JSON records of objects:

*-*-*

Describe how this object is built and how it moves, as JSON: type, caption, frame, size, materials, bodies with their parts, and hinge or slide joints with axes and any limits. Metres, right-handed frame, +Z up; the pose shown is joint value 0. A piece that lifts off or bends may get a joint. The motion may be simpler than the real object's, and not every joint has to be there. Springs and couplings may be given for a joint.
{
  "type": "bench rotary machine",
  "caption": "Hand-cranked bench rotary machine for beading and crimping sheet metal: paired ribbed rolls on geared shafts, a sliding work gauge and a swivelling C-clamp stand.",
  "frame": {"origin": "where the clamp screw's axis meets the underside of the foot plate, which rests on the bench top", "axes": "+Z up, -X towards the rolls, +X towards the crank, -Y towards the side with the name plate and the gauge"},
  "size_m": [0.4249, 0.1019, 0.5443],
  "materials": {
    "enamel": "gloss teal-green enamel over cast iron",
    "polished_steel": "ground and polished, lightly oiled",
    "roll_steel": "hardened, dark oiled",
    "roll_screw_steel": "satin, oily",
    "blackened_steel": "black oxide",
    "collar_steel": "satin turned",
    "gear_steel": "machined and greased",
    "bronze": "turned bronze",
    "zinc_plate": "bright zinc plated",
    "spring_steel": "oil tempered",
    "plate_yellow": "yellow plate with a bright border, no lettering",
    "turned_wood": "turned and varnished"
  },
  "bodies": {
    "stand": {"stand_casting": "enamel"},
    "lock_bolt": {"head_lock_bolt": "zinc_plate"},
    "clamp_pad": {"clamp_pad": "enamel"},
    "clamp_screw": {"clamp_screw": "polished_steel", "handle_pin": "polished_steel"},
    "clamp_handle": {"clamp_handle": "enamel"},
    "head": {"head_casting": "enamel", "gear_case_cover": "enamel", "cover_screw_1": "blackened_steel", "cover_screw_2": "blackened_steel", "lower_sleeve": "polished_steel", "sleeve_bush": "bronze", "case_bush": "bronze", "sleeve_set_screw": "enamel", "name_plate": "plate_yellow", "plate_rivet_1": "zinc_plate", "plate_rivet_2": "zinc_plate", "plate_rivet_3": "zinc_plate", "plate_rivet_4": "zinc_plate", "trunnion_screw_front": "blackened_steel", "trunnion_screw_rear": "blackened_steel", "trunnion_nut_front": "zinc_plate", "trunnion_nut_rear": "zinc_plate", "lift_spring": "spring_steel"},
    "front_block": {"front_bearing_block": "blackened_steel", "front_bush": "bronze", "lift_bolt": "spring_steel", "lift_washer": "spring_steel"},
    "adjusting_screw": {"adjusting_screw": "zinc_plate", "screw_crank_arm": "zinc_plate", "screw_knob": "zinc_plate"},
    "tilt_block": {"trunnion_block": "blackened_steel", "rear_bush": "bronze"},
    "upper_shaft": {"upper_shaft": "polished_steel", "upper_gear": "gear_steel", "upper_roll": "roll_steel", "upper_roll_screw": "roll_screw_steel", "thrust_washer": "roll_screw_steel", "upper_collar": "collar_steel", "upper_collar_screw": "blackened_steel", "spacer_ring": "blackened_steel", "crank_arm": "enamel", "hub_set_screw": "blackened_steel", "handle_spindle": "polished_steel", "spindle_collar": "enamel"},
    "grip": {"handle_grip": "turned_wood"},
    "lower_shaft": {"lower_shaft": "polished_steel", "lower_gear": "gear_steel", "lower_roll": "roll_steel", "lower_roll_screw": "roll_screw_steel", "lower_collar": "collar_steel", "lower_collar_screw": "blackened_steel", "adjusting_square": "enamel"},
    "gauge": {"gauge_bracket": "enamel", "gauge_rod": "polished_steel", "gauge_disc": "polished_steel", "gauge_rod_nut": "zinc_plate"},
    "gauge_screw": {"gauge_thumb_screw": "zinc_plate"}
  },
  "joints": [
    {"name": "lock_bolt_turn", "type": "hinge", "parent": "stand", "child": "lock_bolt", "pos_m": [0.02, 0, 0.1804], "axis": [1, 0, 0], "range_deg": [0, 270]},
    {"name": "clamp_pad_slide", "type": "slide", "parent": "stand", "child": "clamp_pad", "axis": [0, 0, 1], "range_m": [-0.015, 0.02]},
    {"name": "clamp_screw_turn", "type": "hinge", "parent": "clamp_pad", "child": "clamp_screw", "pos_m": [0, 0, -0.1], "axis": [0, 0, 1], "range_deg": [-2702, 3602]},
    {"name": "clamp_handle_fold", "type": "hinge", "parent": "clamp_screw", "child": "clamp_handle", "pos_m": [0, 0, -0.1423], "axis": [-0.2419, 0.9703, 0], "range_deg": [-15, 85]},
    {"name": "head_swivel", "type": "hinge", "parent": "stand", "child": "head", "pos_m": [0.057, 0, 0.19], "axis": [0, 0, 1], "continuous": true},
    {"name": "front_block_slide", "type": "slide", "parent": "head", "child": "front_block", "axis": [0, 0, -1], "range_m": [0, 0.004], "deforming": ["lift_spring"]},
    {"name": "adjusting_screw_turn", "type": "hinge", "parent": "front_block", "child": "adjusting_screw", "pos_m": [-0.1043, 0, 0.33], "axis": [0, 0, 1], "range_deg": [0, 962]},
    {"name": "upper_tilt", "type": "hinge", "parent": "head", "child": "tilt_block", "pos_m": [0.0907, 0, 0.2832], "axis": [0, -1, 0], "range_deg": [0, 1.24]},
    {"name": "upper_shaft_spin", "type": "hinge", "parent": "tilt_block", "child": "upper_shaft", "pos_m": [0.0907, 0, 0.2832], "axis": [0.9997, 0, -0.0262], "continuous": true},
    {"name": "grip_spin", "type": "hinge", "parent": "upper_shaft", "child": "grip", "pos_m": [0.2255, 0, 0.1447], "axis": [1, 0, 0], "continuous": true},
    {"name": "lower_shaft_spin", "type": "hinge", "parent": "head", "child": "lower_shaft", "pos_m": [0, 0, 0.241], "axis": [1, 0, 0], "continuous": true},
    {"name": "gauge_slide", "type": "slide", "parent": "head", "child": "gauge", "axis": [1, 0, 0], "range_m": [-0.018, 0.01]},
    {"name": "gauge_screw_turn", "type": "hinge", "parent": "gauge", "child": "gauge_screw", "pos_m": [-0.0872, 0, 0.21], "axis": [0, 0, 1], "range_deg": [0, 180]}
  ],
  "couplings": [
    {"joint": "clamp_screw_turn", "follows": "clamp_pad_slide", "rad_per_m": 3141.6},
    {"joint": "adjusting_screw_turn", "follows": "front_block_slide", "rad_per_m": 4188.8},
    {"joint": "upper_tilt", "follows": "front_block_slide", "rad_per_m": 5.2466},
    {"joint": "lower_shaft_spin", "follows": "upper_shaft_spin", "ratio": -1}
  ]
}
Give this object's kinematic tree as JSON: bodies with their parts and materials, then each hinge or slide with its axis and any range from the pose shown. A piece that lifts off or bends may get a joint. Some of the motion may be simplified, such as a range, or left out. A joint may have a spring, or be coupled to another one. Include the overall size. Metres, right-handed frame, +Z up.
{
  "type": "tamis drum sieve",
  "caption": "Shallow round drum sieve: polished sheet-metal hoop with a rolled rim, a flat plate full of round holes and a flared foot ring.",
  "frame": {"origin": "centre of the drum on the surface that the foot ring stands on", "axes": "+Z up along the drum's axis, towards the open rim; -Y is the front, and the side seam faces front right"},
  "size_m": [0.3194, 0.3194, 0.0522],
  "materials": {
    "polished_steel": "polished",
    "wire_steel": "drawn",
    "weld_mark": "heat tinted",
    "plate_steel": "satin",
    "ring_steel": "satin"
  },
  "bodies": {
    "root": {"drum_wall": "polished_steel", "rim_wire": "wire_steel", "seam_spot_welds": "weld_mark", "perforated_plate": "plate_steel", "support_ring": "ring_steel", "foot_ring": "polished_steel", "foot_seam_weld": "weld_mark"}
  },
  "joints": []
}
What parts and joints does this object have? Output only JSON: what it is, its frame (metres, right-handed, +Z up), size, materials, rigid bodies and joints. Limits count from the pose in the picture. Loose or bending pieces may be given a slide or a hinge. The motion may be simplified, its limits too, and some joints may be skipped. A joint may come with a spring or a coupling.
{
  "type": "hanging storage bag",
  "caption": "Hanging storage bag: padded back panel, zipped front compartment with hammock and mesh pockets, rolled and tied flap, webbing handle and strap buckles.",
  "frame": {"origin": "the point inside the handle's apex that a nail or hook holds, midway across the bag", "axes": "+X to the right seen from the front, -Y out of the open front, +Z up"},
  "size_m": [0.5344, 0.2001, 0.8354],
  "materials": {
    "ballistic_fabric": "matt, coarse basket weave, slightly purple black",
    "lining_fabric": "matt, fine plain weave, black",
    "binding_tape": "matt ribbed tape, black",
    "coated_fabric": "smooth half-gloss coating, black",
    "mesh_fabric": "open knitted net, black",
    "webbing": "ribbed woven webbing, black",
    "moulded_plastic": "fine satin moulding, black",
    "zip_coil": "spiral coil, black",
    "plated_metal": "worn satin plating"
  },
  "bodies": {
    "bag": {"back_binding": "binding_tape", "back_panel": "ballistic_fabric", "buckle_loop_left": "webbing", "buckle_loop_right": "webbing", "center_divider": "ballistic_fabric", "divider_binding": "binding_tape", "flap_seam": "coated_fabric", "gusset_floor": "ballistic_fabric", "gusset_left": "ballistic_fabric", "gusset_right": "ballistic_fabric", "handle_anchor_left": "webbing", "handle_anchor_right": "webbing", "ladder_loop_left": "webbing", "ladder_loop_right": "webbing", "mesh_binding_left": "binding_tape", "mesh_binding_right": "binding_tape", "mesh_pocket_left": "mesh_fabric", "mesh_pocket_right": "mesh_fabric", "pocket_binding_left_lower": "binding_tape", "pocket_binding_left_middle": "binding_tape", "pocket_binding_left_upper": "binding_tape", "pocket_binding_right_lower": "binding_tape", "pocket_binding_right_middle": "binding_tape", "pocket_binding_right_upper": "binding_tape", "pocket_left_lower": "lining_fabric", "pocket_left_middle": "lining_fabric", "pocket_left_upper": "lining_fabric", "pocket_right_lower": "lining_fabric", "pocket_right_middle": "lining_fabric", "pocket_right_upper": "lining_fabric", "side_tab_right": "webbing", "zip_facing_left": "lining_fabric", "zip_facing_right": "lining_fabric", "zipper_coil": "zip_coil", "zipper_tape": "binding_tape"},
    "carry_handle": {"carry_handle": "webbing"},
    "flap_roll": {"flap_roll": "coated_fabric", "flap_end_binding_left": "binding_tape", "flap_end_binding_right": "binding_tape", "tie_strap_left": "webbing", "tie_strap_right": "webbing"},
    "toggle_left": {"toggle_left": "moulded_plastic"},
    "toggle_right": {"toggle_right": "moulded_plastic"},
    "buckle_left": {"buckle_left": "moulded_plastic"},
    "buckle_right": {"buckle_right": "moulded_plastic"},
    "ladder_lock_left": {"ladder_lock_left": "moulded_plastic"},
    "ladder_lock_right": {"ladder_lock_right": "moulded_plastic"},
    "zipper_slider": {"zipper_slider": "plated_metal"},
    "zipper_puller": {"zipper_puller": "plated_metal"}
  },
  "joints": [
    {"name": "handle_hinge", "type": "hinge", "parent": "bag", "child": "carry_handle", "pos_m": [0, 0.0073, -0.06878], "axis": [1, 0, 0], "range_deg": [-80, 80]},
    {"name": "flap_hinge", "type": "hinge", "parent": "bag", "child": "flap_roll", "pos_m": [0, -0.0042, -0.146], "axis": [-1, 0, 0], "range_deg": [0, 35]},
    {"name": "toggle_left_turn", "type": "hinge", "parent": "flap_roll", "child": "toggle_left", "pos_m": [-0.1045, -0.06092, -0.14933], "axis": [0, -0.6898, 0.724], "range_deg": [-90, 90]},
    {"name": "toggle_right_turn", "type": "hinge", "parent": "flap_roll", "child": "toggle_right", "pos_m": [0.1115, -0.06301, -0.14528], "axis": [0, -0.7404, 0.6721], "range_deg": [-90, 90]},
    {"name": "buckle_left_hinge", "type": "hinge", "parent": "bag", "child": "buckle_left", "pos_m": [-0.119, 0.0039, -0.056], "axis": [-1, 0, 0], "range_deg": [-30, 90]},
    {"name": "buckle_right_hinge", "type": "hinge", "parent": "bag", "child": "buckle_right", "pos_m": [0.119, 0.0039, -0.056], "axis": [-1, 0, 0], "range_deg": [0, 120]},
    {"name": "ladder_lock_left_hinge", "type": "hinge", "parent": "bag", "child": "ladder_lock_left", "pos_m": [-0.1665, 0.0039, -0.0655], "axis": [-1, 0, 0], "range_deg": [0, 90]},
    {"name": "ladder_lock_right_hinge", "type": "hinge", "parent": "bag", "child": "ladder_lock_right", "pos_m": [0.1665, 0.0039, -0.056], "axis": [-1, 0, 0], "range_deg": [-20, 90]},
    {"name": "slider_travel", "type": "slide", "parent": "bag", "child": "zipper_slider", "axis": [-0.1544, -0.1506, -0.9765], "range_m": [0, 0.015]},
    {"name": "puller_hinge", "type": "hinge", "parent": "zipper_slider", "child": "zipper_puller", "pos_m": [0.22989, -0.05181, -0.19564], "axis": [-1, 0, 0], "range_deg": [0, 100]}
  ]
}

*-*-*

(TASK GOAL): Each line holding the word "that" counts once; report the total and nothing else.

(RESPONSE TO THIS EXERCISE): 4